29. Be hyper-present. If you’re hanging out with a friend for dinner, turn off your phone. If you’re on a date night, look into the eyes of your partner. Let your interest be upon the present moment, not the past or future.

30. Assume positive intent. It’s easy to jump to conclusions and write a negative story for someone else. Reframe situations by asking yourself, “Why would a reasonable, rational, and decent person do what this person is doing?” (Source: Crucial Conversations)

31. Find common ground. In tough conversations, lead with facts and mutual agreement rather than arguments for your side. This applies to everything from sharing feedback with a coworker, debating politics with a friend, or arguing with a family member. Open the conversation with what both parties know to be true, then pivot to disagreement.

32. Steal good ideas. Keep a record of your favorite quotes, books, and ideas you’ve heard from other people. Leverage them in your own life, while giving credit to the original person. (Source: Austin Kleon)

33. Run toward the fire. Do hard things. Growth happens amidst discomfort and uncertainty. Look for the types of projects that other people say are too hard or too scary, then volunteer for those projects. Become known as the type of person who can solve the most difficult problems and you’ll never find yourself without a job.

34. Fall seven, rise eight. (Source: Japanese proverb) If you do hard things, you’re going to fail.
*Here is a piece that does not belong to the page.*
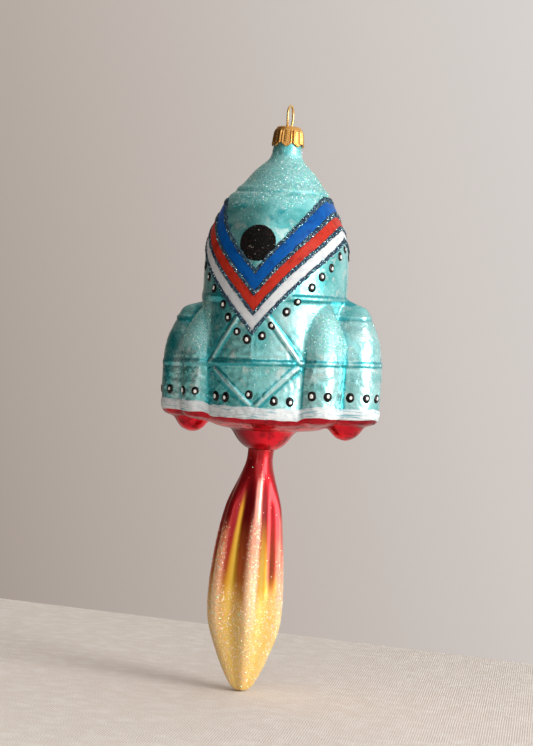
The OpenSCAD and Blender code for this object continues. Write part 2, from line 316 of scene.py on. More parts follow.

View failure like a science experiment: it just helps you learn something new. Then pick yourself up and try it a different way.

35. Think big. Your dreams should be scary. Few people will ever believe in you more than you believe in yourself. Set massive ambitions for what you want to accomplish, then take one baby step at a time to move closer to your goal.

Much of my biggest takeaways in life come back to proactivity, grit, and hard work. In life, you can either wait for things to happen or you can make them happen. Do the latter.